Ter um olhar crítico sobre a desoneração da folha de pagamentos não significa ignorar todo o contexto que envolve os altos custos trabalhistas no país. Todavia, insistir na medida ignorando seu impacto sobre o orçamento do país inteiro, também não é a solução – lembrem-se que quando um não paga, todos pagam um pouquinho a mais. E vamos ser sinceros? Ninguém aguenta pagar um pouquinho a mais nesse país. 

A medida de compensação da desoneração da folha de pagamentos precisará ser discutida no Congresso e aprovada até o próximo dia 11 de setembro. Sem alternativa para um aumento na carga tributária, uma das saídas encontradas pela base governista está em mais um mecanismo de alto risco no longo prazo e sem possibilidade de mensuração imediata: a antecipação de receitas. Ao prever a possibilidade de atualização de bens imóveis e consequente tributação deste valor a uma alíquota reduzida, o governo abre mão da tributação em alíquota integral que receberia quando da transação destes bens. Parece uma medida inofensiva, mas quando utilizada sem critérios e em situações como esta, podem se tornar uma dor de cabeça no futuro. Exatamente como aconteceu com a desoneração da folha de pagamentos. O Brasil parece insistir em erros crassos cometidos ao longo do tempo, sempre na ânsia de encontrar uma saída fácil e rápida para um problema complexo. 

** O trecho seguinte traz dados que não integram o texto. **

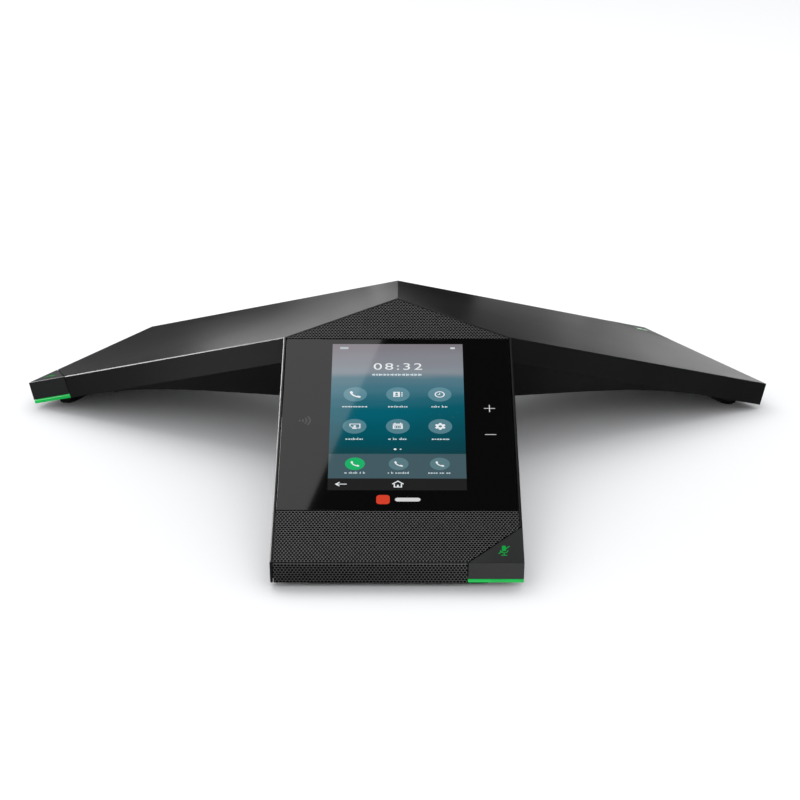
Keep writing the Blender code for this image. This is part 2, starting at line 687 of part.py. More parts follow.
def make_speaker(frames, materials):
    hub = frames["hub"]

    def part(name, profile, material, steps=SPEAKER_STEPS):
        return place(object_from(name, turned(profile, steps)), hub, materials[material], 35)

    part("speaker_enclosure", [(0, 0.0320), (0.0255, 0.0320), (0.0300, 0.0362), (0.0300, 0.0558), (0.0285, 0.0558),
                               (0.0285, 0.0368), (0.0249, 0.0335), (0, 0.0335)], "matte_black")
    basket = object_from("speaker_basket", turned(
        [(0.0295, 0.0576), (0.0262, 0.0576), (0.0175, 0.0460), (0.0090, 0.0460), (0.0090, 0.0444),
         (0.0186, 0.0444), (0.0272, 0.0561), (0.0295, 0.0561)], SPEAKER_STEPS))
    for i in range(4):
        window = moved(box((0.0192, 0.0300), (-0.0075, 0.0075), (0.0475, 0.0540)),
                       Matrix.Rotation(math.radians(45 + 90 * i), 4, "Z"))
        cut(basket, window)
    place(basket, hub, materials["steel"], 35)
    part("speaker_magnet", [(0, 0.0340), (0.0175, 0.0340), (0.0185, 0.0350), (0.0185, 0.0441), (0.0080, 0.0441),
                            (0.0080, 0.0370), (0.0069, 0.0370), (0.0069, 0.0450), (0, 0.0450)], "magnet_grey")
    part("speaker_cone", [(0.0210, 0.0583), (0.0086, 0.0514), (0.0078, 0.0523), (0.0056, 0.0536), (0.0030, 0.0542),
                          (0, 0.0545), (0, 0.0540), (0.0030, 0.0537), (0.0054, 0.0530), (0.0071, 0.0519),
                          (0.0074, 0.0506), (0.0086, 0.0507), (0.0210, 0.0576)], "paper_cone")
    part("voice_coil", [(0.00760, 0.0395), (0.00760, 0.0502), (0.00715, 0.0502), (0.00715, 0.0395)], "copper")
    roll = [(0.02345 + 0.0022 * math.cos(math.radians(a)), 0.0581 + 0.0022 * math.sin(math.radians(a)))
            for a in range(0, 181, 36)]
    inner_roll = [(0.02345 + 0.0016 * math.cos(math.radians(a)), 0.0581 + 0.0016 * math.sin(math.radians(a)))
                  for a in range(180, -1, -36)]
    part("speaker_surround", roll + inner_roll + [(0.02505, 0.0579), (0.0280, 0.0579), (0.0280, 0.0583),
                                                  (0.02565, 0.0583)], "rubber_black")


# Sockets and label, in the hub frame

def make_sockets(frames, materials):
    for name, (x, width, height, depth, mouth_w, mouth_h, mouth_d, sill) in SOCKETS.items():
        low = BOARD_TOP + FIT
        socket = object_from(name, box((x - width / 2, x + width / 2), (POD_REAR - depth, POD_REAR),
                                       (low, low + height)))
        mouth_z = (low + sill, low + sill + mouth_h)
        cut(socket, box((x - mouth_w / 2, x + mouth_w / 2), (POD_REAR - mouth_d, POD_REAR + 0.001), mouth_z))
        if name == "lan_jack":
            cut(socket, box((x - 0.0032, x + 0.0032), (POD_REAR - 0.010, POD_REAR + 0.001),
                            (mouth_z[1] - 0.0005, mouth_z[1] + 0.0020)))
        if name == "usb_host_port":
            join(socket, box((x - 0.0056, x + 0.0056), (POD_REAR - mouth_d - 0.0005, POD_REAR - 0.0012),
                             (mouth_z[1] - 0.0024, mouth_z[1] - 0.0005)))
        steel = name.startswith(("lan", "usb"))
        place(socket, frames["hub"], materials["steel" if steel else "matte_black"])
    label = object_from("rating_label", box((-0.022, 0.022), (0.008, 0.036), (POD_Z - FIT - 0.0002, POD_Z - FIT)))
    place(label, frames["hub"], materials["label_white"])


def main():
    clear_scene()
    materials = make_materials()
    frames = make_frames()
    make_top_cover(frames, materials)
    make_bottom_cover(frames, materials)
    make_grilles(frames, materials)
    make_display(frames, materials)
    make_boards(frames, materials)
    make_leg_ends(frames, materials)
    make_feet(frames, materials)
    make_screws(frames, materials)
    make_speaker(frames, materials)
    make_sockets(frames, materials)


main()
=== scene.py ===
import json
import math
import random
import bmesh
import bpy
from mathutils import Matrix, Vector
from mathutils.geometry import delaunay_2d_cdt
from mathutils.kdtree import KDTree


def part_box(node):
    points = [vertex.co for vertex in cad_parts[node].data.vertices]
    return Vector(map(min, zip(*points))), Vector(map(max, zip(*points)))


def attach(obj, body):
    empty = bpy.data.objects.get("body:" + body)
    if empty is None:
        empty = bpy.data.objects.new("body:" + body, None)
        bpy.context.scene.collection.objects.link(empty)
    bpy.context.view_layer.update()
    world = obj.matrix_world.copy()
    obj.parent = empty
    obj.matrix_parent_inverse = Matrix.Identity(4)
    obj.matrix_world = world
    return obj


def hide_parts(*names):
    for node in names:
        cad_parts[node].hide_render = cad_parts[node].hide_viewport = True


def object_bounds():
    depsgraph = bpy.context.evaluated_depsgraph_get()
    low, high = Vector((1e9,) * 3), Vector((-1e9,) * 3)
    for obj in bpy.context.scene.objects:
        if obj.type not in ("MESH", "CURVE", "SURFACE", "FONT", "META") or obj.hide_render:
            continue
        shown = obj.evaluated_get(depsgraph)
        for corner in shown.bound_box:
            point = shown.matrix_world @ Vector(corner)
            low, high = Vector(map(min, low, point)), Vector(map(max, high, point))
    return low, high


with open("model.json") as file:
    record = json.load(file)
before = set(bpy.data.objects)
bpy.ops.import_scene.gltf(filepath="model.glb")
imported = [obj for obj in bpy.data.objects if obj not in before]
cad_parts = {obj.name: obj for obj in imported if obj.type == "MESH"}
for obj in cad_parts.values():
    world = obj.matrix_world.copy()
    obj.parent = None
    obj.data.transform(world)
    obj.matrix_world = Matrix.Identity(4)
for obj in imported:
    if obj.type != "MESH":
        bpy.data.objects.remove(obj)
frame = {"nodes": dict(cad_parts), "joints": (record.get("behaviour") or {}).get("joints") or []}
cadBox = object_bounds()
nodes = frame["nodes"]
print("frame loaded:", len(nodes), "nodes")


# ---- where things are, read from the frame

legTurn = {"front": 0, "left": math.radians(-120), "right": math.radians(120)}
speakerLow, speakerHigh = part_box("speaker_magnet")
hubY = (speakerLow.y + speakerHigh.y) / 2
apexZ = cadBox[1].z
pressAxis = next(joint["axis"] for joint in frame["joints"] if joint["name"] == "mute_press_front")
slope = math.asin(pressAxis[1])


def legFrame(leg):
    # x to the right across the leg, y up its slope with the apex at 0, z square to its top
    turn = Matrix.Rotation(legTurn[leg], 4, "Z")
    return (Matrix.Translation((0, hubY, 0)) @ turn @ Matrix.Translation((0, 0, apexZ))
            @ Matrix.Rotation(slope, 4, "X"))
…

Criar benefícios temporários, ainda que bem-intencionados, cria uma espécie de dependência nos setores incentivados, o que pode enfraquecer a competitividade das empresas e gerar um ambiente econômico insustentável. Além disso, a perda de receita para o governo, agrava o déficit fiscal e reduz a capacidade do Estado de investir em áreas essenciais, como saúde, educação e infraestrutura. Tudo isso em nome de uma ajuda a setores específicos da economia e sem clareza sobre o efeito de tal medida. 

Mas há algo ainda mais danoso do que a simples criação de benefícios: a irresponsabilidade fiscal. Ao ignorar a importância da manutenção do equilíbrio adequado entre receitas e despesas, o Congresso envia uma mensagem negativa ao mercado, que vai justamente na contramão do estímulo econômico que se pretende. Como um círculo vicioso, os já questionáveis (e frágeis) efeitos positivos da medida transformam-se em desconfiança e má alocação de recursos. É dar com uma das mãos e tirar com a outra.   

Se há algo que podemos tirar como lição aprendida em toda essa situação envolvendo a desoneração da folha de pagamentos é que a economia não costuma levar em consideração as intenções originais de um projeto, por melhores que elas sejam. A geração de empregos e o desenvolvimento precisam de sustentabilidade e planos de longo prazo, que permitam planejamento e segurança jurídica. A cobrança pela racionalidade daqueles responsáveis pela política econômica do país invariavelmente ocorrerá, ainda que com 13 anos de atraso.